Right. I think I remember Frank saying he wasn't making a profit on the limited run Captain Action. I thought he said he would make just enough to cover production.


----------



## BatToys (Feb 4, 2002)

Someone at Revell told me that. But maybe China is much cheaper.


----------



## Dave Metzner (Jan 1, 1970)

There are a number of variables in mold costs.
#1 Complexity - if the mold has multiple slides like a model car body it's far more expensive than a simple core and cavity mold for a figure kit. All molds for Plastic kits have moving parts, the more moving parts in a mold the more costly it is.
#2 Material that the mold is made of - High quality steel vs low quality steel or even aluminum - High quality molds will last for hundreds of thousands of shots - aluminum tooling is "throw away tooling good for far fewer shots.
#3 Tool making methodology - cast tooling tends to be somewhat less expensive than tooling where the actual cavities are cut into steel 
#4 Size of the tool -large tools are more expensive than small ones Big chunks of steel cost more than small ones and are more difficult to move around and work with than small ones
#5 Number of individual tools to produce a kit - Captain Action is only two tools - Invisible Man will be eight tools.......safe to say Invisible Man will be several time more costly to tool that Captain Action was.
#6 Number of cavities in the mold - a mold with six cavities is simpler thus cheaper than one with sixty cavities, Kits with lots of parts will generally cost more to produce than similar sized kits with few parts

Tooling is only part of the costs involved.
Prototype development, licensing fees, Mock-ups done for tool design, Packaging design, Instruction sheet layout, printing, Manufacturing costs and shipping costs.
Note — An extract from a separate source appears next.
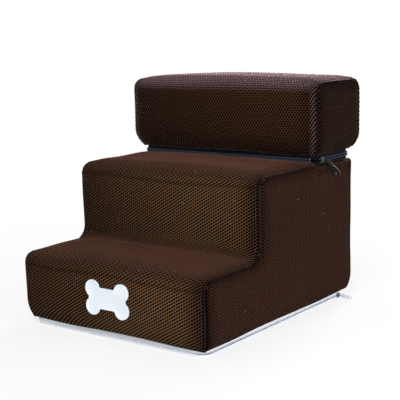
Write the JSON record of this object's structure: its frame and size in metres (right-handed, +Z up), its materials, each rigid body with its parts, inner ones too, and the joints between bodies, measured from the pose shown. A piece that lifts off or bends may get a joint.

There you go, a breif summary of some cost factors involved in tooling a kit.


----------



## razorwyre1 (Jan 28, 2004)

thanks dave. its an enormous number of variables. what sort of $ range are we looking at here?


----------



## Dave Metzner (Jan 1, 1970)

Sorry, I'm not going to quote our numbers.......
In the old days when tooling was done in North America, tools for a typical 1/25 scale car kit would cost somewhere around $125,000.00 excluding tires......throw in anothe 8-10 K for tires if you needed too do them......
At Polar Light our car kit tools were significantly less costly.
Today with the costs of production in China is up between 35 and 50% from 2003-2004 levels. I'm sure that similar Chinese tooling is still significantly less expensive than the 125K.


----------



## John P (Sep 1, 1999)

Polar Lights made CARS?!


----------



## Auroranut (Jan 12, 2008)

Yup- beautiful kits they were too!!

Chris.


----------



## kit-junkie (Apr 8, 2005)

I'll agree with that. I bought one of every funny car and doubles of some. They are great kits.


----------



## falcondesigns (Oct 30, 2002)

Looks like they'll be making more cars now that they are Auto World.


----------



## Lee Staton (May 13, 2000)

woof359 said:


> i can just see Bush say were cutting all trade with China untill they play nice with the Dali lama


It'll never happen. China is carrying too much of our astonishing national debt for America to take a hard line. It's like trying to spank your banker. Remember when U.S. businesses talked tough about the poisonous toy scandal when it first broke? And then a couple of weeks later had to quickly apologize to China for not taking the responsibility themselves to check the product materials? "Who's your daddy?" comes to mind.

Anyhow, I digress. Frank's costs and methods are trade secrets for his business, and he's earning it the *hard way*. Why should Colonel Sanders give away his secret recipe?  

It's like when people who want to start a convention just like WonderFest ask me to tell them how to do it--since I was one of the founders and ran it for so long. My response is that I've got more than 30 years of fan and business convention planning experience, and hard knocks, and am not just going to give that away to a competitor! 

We're pretty blessed that Frank has taken this risk and is producing products far beyond what we've ever been able to expect in our genre. You can count the _excellent_ s-f kits on one hand (my standard is seeing an s-f kit done to the same exacting standard as an aircraft or armor kit). I mean, years ago a product guy from Revellogram said to me--and I qoute--"Scale doesn't matter (on the B-5 Starfury kit). It's all made up anyway."

From what I've seen, Moebius is hitting that ball so far out of the park it's rather shocking. Looking at Dave Metzner's build ups of the Seaview and Space Pod, I see a whole new standard for s-f models being set here. 

Simply awesome!

Lee


----------



## Lloyd Collins (Sep 25, 2004)

Did you forget the famous PL USS Enterprise Hot Rod? I was battery powered, and at top speed, the saucer would seperate and fly into whatever was in the way.Wacky fun!


----------